I see my teaching, learning, and leadership philosophy as unfinished because learning itself is unfinished. It adapts in response to context, student cohorts, organisational structures, and emerging technologies. For me, a philosophy is less about maintaining a consistent method and more about having a clear purpose. It involves explaining how my teaching and leadership respond to learning as it develops, rather than how it is expected to proceed.

At its core, my teaching and learning philosophy is:

· Learning in higher education is real-world, complex, and uncertain.

· Learning is relational and uneven; teaching responds rather than controls.

· Assessment should sustain learning through feedback and iteration, not reduce it to grades.

· Learning cultures are shaped by conditions and collaboration, not structure or authority.

So, Do Teaching Philosophies Matter?

Teaching philosophies matter (but only conditionally).

They matter when they are used rather than filed away.
They matter when they remain open to revision.
They matter when they take learning seriously, not just teaching intent.

As a new teaching year begins, this may be an invitation, rather than an obligation, to create or revisit what we believe about learning, to notice where our practice has shifted, and to acknowledge what still feels unresolved.

Perhaps the most meaningful philosophy is not one that claims certainty, but one that recognises teaching and learning as shared, evolving work.

Five Reflective Questions to Begin (or Begin Again)

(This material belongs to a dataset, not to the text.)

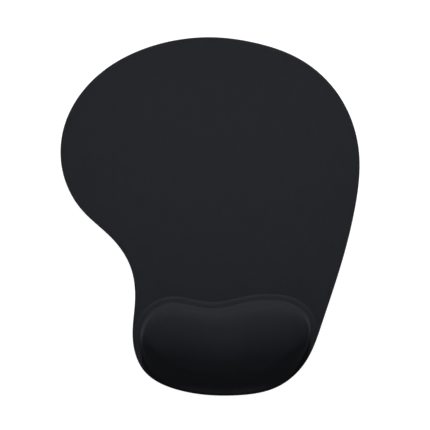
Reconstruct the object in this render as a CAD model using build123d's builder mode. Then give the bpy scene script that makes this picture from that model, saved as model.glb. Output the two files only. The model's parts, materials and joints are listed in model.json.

  1. What assumptions am I currently making about how learning happens in my teaching contexts?
  2. How has my teaching and learning philosophy shifted over time, and what prompted those changes?
  3. Where does my stated philosophy align with actual student learning experiences, and where does it not?
  4. What feels most uncertain or unresolved in my teaching and learning right now?
  5. If I were to rewrite this philosophy at the end of the year, what do I hope would be different and why?

If teaching philosophies matter at all, perhaps it is in the questions they continuously provoke, rather than the certainty they try to project.